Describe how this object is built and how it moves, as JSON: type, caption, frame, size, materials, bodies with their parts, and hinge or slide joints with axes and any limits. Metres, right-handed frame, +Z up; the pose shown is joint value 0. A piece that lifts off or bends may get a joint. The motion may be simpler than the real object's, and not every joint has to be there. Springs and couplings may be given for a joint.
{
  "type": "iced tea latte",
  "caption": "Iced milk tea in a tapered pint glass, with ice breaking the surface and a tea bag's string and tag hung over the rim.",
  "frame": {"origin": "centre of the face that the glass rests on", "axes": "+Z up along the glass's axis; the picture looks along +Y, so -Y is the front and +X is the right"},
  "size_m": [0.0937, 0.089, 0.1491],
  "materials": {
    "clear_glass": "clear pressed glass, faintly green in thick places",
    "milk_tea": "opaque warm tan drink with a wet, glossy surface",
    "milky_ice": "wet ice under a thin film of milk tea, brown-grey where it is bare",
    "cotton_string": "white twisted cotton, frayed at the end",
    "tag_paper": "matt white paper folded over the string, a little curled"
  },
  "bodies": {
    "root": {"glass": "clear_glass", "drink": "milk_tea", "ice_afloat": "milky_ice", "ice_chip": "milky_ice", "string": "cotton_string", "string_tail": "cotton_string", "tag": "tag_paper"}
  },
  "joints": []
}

= Directions for this task =
Give an exact copy of all the data shown above.

= Task result =
Describe how this object is built and how it moves, as JSON: type, caption, frame, size, materials, bodies with their parts, and hinge or slide joints with axes and any limits. Metres, right-handed frame, +Z up; the pose shown is joint value 0. A piece that lifts off or bends may get a joint. The motion may be simpler than the real object's, and not every joint has to be there. Springs and couplings may be given for a joint.
{
  "type": "iced tea latte",
  "caption": "Iced milk tea in a tapered pint glass, with ice breaking the surface and a tea bag's string and tag hung over the rim.",
  "frame": {"origin": "centre of the face that the glass rests on", "axes": "+Z up along the glass's axis; the picture looks along +Y, so -Y is the front and +X is the right"},
  "size_m": [0.0937, 0.089, 0.1491],
  "materials": {
    "clear_glass": "clear pressed glass, faintly green in thick places",
    "milk_tea": "opaque warm tan drink with a wet, glossy surface",
    "milky_ice": "wet ice under a thin film of milk tea, brown-grey where it is bare",
    "cotton_string": "white twisted cotton, frayed at the end",
    "tag_paper": "matt white paper folded over the string, a little curled"
  },
  "bodies": {
    "root": {"glass": "clear_glass", "drink": "milk_tea", "ice_afloat": "milky_ice", "ice_chip": "milky_ice", "string": "cotton_string", "string_tail": "cotton_string", "tag": "tag_paper"}
  },
  "joints": []
}